> _Stated exercise_
Scan the lines below for the string "joints" and copy every one that has it.

> _Recorded data_
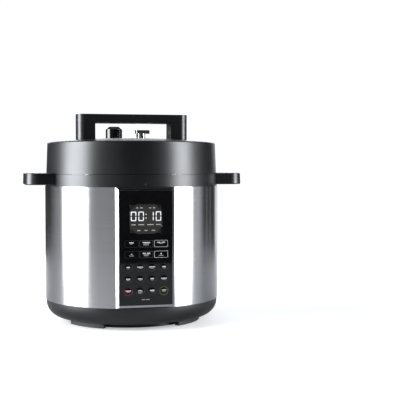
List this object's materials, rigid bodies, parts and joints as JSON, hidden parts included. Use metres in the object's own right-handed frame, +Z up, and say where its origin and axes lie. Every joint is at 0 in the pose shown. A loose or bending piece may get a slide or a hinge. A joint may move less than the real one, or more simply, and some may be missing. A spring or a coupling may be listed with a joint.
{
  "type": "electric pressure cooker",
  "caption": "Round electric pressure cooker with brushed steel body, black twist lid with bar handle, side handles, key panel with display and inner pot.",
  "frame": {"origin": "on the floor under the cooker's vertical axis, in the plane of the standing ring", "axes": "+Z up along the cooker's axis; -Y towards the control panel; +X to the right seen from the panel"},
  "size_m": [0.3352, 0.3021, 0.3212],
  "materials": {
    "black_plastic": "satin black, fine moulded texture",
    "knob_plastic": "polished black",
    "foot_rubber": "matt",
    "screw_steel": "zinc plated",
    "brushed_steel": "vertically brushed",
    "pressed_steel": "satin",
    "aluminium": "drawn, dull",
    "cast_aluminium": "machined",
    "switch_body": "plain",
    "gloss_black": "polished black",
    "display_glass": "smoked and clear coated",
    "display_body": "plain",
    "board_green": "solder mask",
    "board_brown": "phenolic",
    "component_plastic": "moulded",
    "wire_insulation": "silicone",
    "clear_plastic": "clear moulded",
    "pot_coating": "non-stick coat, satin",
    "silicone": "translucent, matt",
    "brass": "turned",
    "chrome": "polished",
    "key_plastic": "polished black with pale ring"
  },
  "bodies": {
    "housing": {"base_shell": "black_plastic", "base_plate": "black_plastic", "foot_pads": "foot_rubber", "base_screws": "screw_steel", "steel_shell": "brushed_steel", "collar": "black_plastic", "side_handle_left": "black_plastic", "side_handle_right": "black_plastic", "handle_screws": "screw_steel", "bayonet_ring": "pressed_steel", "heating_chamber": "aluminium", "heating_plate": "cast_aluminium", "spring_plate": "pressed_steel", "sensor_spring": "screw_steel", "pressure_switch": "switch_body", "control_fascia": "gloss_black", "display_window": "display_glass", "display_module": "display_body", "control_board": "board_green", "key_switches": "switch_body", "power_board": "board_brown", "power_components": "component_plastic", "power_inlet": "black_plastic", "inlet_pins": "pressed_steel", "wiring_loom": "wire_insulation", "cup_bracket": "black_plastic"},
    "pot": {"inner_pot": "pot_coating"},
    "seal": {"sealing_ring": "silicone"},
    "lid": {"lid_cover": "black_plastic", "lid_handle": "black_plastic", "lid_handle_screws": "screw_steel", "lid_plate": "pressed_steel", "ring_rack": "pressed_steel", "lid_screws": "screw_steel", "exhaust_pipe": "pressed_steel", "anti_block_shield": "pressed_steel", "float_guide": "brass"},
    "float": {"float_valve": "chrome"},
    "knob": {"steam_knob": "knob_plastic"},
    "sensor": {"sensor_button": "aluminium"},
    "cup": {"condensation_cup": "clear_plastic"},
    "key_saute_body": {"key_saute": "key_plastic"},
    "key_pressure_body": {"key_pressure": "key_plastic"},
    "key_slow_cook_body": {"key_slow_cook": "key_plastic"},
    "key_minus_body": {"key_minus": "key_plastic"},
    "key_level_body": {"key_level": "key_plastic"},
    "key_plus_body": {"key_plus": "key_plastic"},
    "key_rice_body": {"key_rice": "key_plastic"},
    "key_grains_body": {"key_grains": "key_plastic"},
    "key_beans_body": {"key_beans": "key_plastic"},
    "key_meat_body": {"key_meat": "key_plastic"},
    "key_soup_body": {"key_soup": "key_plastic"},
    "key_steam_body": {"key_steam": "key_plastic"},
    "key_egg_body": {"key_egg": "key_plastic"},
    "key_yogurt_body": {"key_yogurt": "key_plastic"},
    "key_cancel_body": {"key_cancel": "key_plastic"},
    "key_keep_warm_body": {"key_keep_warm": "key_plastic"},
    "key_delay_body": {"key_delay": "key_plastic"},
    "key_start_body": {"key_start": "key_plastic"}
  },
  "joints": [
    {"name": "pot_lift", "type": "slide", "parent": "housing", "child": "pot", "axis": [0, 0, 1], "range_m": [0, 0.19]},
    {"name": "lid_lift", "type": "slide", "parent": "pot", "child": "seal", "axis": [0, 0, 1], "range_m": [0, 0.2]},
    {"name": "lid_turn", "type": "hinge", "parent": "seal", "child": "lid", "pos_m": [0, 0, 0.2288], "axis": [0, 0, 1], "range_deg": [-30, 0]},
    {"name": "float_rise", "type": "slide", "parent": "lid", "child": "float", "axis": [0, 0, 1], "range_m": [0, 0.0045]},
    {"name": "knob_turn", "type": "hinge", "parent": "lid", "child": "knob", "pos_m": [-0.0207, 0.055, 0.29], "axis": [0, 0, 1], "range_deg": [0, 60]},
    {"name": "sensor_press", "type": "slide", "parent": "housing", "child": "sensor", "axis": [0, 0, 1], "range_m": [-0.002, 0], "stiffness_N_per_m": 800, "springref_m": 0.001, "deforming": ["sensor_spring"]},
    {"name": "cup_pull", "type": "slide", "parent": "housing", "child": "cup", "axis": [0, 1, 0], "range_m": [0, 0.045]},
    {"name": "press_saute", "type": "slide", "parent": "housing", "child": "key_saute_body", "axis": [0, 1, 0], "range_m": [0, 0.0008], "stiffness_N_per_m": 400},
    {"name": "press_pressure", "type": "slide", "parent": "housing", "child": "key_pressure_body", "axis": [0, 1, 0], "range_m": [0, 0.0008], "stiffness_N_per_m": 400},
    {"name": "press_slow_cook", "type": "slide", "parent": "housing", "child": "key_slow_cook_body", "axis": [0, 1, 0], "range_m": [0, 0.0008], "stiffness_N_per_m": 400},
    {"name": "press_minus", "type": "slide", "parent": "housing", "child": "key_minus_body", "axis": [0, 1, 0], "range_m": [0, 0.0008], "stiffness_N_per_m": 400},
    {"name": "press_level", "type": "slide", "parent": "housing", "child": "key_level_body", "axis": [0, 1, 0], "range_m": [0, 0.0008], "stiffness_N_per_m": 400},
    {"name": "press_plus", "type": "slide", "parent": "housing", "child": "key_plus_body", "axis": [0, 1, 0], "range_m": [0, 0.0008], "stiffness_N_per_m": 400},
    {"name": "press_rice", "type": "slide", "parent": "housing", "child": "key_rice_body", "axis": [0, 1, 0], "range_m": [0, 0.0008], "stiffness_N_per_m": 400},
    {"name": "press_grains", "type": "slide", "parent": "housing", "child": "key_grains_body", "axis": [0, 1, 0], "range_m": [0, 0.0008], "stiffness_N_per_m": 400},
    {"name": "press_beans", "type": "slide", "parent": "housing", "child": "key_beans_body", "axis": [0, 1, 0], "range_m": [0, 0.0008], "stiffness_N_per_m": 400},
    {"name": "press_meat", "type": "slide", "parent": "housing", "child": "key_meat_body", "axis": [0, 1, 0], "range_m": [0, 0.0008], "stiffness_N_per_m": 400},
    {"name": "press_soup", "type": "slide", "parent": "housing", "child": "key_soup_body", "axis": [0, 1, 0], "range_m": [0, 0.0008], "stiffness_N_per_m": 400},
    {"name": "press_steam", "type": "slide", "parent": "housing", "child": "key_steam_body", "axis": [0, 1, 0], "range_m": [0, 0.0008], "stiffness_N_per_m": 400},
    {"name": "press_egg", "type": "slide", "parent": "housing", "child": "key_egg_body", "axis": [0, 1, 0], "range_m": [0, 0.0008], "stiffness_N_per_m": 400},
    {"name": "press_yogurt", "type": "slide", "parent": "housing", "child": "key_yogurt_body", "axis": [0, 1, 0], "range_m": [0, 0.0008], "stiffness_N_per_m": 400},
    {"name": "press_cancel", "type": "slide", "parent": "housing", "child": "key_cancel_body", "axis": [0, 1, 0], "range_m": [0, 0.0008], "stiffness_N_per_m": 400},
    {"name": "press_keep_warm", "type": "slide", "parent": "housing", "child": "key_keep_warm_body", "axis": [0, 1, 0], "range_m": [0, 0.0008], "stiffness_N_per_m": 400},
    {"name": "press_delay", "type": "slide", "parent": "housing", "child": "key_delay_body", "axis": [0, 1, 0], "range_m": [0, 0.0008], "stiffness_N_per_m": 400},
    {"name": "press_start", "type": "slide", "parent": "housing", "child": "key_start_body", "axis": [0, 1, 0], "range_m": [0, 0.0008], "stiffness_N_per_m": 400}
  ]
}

> _Full response_
List this object's materials, rigid bodies, parts and joints as JSON, hidden parts included. Use metres in the object's own right-handed frame, +Z up, and say where its origin and axes lie. Every joint is at 0 in the pose shown. A loose or bending piece may get a slide or a hinge. A joint may move less than the real one, or more simply, and some may be missing. A spring or a coupling may be listed with a joint.
  "joints": [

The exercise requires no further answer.